_Instructions to follow_
Repeat exactly the lines running from the line that contains "tensioner_body();" to the line that contains "import random"; include both ends and add nothing.
*** Data extract
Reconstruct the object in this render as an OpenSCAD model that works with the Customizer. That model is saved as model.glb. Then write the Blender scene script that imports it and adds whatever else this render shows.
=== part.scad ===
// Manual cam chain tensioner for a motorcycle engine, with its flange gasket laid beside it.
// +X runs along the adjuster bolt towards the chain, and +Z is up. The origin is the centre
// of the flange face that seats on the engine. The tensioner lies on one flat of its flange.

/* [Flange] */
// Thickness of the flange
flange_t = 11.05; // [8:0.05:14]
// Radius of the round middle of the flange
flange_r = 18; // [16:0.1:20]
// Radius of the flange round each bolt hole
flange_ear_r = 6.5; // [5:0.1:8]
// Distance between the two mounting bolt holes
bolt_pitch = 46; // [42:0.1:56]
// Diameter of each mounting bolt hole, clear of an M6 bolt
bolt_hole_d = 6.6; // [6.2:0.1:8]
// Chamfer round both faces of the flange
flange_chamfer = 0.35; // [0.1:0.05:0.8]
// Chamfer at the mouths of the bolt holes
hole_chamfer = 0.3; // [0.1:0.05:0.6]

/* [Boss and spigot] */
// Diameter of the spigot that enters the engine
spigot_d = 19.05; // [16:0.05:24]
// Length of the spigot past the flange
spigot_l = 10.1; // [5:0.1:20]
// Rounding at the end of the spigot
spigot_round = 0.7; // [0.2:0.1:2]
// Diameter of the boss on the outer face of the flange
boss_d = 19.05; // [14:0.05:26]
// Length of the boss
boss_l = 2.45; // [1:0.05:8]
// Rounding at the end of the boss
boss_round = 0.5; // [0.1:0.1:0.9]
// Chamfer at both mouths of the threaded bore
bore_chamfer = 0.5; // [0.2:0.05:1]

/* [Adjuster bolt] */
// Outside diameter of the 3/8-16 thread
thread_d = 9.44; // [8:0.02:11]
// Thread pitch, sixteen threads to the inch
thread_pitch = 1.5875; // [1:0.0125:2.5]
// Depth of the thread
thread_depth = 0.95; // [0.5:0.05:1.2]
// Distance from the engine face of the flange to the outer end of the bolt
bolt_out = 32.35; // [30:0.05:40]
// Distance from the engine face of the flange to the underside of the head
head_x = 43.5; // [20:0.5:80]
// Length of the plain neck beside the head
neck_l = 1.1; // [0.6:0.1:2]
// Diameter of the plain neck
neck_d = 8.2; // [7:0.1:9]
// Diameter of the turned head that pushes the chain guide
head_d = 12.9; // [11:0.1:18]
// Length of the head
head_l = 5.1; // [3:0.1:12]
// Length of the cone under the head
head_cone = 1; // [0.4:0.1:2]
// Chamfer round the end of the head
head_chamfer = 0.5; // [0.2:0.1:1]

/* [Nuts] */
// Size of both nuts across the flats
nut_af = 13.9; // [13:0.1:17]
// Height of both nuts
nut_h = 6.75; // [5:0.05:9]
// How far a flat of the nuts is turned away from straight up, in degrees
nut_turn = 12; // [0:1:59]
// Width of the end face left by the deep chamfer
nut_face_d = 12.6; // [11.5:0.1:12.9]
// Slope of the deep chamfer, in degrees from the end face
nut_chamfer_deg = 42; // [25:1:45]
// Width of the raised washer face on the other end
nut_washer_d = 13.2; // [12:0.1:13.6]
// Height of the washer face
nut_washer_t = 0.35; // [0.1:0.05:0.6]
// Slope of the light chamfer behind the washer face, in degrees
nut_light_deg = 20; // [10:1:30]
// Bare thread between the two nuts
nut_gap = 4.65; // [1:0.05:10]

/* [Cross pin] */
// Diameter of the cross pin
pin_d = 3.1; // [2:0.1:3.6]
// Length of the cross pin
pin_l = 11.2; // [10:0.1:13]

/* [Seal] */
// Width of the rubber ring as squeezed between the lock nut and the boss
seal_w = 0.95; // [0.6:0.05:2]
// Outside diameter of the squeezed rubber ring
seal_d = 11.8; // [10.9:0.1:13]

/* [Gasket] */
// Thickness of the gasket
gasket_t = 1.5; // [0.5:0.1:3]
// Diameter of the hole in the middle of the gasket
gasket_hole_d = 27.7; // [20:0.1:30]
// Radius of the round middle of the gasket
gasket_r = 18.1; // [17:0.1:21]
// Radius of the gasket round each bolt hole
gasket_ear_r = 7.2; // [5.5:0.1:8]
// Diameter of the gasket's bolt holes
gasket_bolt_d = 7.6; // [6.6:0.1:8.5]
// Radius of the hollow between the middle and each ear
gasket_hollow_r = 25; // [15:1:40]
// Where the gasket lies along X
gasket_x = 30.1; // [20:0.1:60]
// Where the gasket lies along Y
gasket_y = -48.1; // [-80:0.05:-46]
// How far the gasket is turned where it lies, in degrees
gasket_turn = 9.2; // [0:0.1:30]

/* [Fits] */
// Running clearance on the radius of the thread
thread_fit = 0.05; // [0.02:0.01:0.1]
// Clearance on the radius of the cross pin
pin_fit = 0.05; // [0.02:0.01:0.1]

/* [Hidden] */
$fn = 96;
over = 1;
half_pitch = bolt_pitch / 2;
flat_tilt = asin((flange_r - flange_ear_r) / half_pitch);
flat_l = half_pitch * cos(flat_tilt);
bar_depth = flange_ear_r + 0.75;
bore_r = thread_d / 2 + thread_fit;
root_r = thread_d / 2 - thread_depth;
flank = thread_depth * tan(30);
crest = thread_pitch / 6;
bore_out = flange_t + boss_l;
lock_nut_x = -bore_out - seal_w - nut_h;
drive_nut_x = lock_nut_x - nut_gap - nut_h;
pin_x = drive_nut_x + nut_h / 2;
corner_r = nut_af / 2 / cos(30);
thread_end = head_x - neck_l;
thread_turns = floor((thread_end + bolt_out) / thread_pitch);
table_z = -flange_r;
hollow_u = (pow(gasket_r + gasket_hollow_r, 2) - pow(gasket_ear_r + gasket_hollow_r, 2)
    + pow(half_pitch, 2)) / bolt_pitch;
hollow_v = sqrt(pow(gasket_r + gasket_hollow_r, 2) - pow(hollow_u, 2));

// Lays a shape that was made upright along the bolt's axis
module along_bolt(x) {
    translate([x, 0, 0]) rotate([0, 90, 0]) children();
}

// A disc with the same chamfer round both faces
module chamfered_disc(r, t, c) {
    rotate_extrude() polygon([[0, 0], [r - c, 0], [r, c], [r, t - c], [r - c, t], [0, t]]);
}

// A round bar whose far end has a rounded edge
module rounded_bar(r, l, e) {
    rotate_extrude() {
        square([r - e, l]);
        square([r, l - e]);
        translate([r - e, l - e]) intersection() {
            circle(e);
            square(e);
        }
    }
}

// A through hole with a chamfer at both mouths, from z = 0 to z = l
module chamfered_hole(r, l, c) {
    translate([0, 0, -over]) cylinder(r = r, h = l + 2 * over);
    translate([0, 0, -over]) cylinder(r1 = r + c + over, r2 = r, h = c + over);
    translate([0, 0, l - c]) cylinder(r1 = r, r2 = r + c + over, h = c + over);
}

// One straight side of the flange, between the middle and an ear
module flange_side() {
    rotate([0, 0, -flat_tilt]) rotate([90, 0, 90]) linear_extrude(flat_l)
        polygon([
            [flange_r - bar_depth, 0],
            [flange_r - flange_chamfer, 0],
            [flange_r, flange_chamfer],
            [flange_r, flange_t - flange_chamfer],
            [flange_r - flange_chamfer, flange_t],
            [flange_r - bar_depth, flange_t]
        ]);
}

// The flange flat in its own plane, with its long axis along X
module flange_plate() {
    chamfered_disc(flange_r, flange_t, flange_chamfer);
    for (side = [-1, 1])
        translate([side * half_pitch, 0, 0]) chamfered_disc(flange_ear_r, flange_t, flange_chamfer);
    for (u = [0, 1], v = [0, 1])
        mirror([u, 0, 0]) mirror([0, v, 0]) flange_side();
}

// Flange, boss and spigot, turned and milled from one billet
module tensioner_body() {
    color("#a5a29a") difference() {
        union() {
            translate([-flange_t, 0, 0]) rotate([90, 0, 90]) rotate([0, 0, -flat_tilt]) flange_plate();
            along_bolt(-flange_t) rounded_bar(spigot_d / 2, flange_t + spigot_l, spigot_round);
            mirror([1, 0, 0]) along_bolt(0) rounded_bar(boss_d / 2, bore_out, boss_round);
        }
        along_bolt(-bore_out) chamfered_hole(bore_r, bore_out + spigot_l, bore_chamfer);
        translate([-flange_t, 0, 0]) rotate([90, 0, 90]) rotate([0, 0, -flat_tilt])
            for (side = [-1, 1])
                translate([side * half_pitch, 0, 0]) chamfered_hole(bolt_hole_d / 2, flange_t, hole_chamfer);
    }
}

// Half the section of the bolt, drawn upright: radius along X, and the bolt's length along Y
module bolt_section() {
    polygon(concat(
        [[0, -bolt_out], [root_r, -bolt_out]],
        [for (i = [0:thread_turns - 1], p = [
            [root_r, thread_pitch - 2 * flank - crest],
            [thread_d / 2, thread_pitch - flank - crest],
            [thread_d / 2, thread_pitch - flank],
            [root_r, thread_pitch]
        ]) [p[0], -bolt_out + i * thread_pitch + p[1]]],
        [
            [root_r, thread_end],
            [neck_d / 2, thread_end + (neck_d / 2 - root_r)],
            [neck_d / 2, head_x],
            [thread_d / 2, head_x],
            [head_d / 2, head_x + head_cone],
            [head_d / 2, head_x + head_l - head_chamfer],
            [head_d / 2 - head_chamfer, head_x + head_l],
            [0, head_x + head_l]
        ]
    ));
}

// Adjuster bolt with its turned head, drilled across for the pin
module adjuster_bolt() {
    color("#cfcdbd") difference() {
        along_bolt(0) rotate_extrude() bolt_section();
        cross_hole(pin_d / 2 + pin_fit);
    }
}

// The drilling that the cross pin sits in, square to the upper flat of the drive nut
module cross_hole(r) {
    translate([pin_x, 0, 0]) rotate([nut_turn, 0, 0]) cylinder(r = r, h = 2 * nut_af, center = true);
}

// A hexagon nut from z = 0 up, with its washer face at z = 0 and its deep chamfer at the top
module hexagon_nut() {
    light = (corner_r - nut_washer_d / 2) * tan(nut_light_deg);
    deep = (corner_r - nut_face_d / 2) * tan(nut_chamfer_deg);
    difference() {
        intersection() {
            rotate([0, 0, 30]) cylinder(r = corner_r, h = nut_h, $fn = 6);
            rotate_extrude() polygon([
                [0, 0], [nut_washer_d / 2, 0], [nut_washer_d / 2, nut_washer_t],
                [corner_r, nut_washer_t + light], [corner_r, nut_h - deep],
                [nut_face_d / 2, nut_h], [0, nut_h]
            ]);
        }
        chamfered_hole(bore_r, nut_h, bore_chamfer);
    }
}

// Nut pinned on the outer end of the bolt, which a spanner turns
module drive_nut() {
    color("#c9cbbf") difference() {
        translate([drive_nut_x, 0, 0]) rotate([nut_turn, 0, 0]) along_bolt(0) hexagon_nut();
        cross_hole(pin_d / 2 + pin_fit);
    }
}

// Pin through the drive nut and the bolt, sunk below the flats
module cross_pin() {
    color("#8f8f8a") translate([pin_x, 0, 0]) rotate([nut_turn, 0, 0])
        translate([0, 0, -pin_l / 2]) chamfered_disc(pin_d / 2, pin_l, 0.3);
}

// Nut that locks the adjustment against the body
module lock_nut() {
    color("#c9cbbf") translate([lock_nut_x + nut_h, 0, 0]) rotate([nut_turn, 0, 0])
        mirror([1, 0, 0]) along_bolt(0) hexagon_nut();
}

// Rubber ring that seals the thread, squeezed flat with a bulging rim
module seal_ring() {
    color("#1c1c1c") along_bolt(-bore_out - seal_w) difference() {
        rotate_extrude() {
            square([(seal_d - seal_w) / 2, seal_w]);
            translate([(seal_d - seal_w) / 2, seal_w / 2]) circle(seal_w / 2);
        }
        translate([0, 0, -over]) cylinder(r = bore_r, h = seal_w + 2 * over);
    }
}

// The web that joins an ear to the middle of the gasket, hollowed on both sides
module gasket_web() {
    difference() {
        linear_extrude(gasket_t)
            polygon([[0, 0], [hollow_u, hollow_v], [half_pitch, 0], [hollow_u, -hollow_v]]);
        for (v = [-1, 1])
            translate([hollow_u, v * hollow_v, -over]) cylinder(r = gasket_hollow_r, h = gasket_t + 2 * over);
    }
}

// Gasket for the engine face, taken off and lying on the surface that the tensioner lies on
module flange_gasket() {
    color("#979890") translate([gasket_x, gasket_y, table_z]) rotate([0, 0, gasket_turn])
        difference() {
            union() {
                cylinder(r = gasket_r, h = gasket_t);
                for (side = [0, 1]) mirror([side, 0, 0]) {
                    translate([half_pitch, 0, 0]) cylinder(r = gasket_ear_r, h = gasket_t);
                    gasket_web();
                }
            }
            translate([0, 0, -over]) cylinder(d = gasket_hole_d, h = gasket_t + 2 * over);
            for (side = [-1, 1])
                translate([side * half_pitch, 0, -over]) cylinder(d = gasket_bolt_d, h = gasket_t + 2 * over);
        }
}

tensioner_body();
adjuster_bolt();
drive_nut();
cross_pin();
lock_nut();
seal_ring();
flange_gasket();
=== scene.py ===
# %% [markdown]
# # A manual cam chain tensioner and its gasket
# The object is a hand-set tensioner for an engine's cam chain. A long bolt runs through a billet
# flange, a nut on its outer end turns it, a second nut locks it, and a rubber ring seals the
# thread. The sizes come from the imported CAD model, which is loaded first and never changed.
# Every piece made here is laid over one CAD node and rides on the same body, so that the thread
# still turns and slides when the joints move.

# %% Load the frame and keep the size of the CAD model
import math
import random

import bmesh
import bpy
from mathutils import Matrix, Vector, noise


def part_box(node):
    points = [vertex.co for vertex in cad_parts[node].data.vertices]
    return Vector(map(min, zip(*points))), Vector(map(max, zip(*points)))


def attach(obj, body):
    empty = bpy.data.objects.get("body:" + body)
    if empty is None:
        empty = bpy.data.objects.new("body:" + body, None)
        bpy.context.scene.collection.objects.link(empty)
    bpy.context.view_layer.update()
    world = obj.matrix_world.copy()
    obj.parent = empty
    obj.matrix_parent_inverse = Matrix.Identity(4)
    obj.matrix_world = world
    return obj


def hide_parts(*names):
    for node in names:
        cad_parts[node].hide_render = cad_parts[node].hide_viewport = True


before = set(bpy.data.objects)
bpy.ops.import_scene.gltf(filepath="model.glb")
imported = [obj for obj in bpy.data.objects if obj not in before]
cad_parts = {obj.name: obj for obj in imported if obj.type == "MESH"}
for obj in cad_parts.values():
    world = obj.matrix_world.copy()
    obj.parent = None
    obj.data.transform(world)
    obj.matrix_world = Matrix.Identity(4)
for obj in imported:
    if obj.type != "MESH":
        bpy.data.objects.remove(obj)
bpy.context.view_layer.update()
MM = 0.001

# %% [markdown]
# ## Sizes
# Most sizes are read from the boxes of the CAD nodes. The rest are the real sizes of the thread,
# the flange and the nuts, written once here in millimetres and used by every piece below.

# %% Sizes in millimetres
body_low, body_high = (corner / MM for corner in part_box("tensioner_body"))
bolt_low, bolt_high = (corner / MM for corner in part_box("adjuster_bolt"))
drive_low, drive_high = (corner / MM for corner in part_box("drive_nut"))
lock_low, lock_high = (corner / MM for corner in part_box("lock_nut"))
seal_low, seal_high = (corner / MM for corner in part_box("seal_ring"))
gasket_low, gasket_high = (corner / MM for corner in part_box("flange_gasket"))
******
*** Data extract
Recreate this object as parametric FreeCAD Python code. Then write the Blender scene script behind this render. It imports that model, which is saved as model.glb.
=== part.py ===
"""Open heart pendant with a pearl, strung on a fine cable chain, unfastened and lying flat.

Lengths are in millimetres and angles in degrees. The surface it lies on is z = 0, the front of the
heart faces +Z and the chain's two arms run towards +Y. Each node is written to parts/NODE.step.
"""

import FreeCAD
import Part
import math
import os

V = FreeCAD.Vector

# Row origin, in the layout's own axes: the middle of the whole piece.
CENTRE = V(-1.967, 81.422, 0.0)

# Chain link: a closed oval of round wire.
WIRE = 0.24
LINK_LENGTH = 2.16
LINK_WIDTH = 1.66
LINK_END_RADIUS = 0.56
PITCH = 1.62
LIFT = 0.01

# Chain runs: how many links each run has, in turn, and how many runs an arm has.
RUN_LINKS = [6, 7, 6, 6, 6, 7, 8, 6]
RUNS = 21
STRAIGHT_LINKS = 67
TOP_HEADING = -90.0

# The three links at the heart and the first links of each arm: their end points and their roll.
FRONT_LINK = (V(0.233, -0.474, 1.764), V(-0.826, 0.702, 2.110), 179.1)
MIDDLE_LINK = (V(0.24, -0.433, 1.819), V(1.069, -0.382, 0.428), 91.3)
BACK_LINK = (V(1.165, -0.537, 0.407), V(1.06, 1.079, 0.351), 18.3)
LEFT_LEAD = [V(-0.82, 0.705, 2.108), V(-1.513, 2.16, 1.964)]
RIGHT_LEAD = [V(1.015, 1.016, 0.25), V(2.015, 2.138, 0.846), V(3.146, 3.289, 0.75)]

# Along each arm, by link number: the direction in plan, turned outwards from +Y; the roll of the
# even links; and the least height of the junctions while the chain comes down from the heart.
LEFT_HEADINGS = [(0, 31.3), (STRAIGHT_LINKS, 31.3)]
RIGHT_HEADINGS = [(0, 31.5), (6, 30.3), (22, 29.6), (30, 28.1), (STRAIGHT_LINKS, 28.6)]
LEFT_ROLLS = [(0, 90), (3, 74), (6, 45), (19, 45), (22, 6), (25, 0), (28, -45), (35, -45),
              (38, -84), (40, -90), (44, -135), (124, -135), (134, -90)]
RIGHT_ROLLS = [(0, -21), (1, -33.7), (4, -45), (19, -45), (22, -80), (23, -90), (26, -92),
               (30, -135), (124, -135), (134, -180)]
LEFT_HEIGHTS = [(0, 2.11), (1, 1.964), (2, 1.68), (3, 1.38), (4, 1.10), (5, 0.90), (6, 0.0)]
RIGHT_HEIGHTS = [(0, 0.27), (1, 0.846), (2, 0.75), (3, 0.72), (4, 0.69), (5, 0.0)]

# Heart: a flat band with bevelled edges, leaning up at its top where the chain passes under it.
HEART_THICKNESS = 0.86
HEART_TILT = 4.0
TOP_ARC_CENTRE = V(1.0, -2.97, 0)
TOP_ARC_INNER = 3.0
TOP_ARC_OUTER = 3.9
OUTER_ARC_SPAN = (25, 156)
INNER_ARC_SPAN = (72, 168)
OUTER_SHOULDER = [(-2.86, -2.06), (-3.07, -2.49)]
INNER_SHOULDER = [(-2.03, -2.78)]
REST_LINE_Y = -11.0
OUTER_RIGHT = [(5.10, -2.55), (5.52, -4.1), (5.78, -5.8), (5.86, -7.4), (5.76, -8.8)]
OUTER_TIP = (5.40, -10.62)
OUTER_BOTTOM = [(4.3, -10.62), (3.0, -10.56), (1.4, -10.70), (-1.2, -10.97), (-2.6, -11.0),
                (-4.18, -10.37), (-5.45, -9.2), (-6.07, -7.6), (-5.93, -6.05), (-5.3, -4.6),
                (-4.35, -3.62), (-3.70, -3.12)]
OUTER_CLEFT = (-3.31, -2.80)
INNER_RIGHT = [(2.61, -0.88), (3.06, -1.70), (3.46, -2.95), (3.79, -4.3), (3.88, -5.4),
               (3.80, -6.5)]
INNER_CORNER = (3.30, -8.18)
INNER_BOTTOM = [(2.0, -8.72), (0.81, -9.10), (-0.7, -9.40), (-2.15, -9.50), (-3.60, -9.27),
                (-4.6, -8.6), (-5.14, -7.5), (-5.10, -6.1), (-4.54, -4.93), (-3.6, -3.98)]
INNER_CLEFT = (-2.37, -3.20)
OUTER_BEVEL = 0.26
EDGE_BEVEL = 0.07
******
*** Data extract
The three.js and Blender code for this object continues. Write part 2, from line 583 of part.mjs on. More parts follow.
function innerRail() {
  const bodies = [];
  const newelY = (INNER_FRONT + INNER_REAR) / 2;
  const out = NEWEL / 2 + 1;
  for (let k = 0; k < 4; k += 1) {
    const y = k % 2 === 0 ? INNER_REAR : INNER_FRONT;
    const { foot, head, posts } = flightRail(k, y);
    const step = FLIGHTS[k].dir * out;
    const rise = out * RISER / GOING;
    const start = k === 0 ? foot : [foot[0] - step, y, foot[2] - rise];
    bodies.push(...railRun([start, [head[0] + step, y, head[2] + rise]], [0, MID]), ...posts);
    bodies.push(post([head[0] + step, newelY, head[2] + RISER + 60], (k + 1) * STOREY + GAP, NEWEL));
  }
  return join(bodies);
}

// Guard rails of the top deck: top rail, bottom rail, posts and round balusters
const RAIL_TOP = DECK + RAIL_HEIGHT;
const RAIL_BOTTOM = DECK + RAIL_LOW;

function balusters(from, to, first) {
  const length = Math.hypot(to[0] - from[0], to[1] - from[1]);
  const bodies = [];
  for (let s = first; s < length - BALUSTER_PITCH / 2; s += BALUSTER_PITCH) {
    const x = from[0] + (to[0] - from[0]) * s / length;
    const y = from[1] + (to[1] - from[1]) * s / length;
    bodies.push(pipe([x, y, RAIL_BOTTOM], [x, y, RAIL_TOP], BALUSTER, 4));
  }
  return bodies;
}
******
_Answer to this task_
tensioner_body();
adjuster_bolt();
drive_nut();
cross_pin();
lock_nut();
seal_ring();
flange_gasket();
=== scene.py ===
# %% [markdown]
# # A manual cam chain tensioner and its gasket
# The object is a hand-set tensioner for an engine's cam chain. A long bolt runs through a billet
# flange, a nut on its outer end turns it, a second nut locks it, and a rubber ring seals the
# thread. The sizes come from the imported CAD model, which is loaded first and never changed.
# Every piece made here is laid over one CAD node and rides on the same body, so that the thread
# still turns and slides when the joints move.

# %% Load the frame and keep the size of the CAD model
import math
import random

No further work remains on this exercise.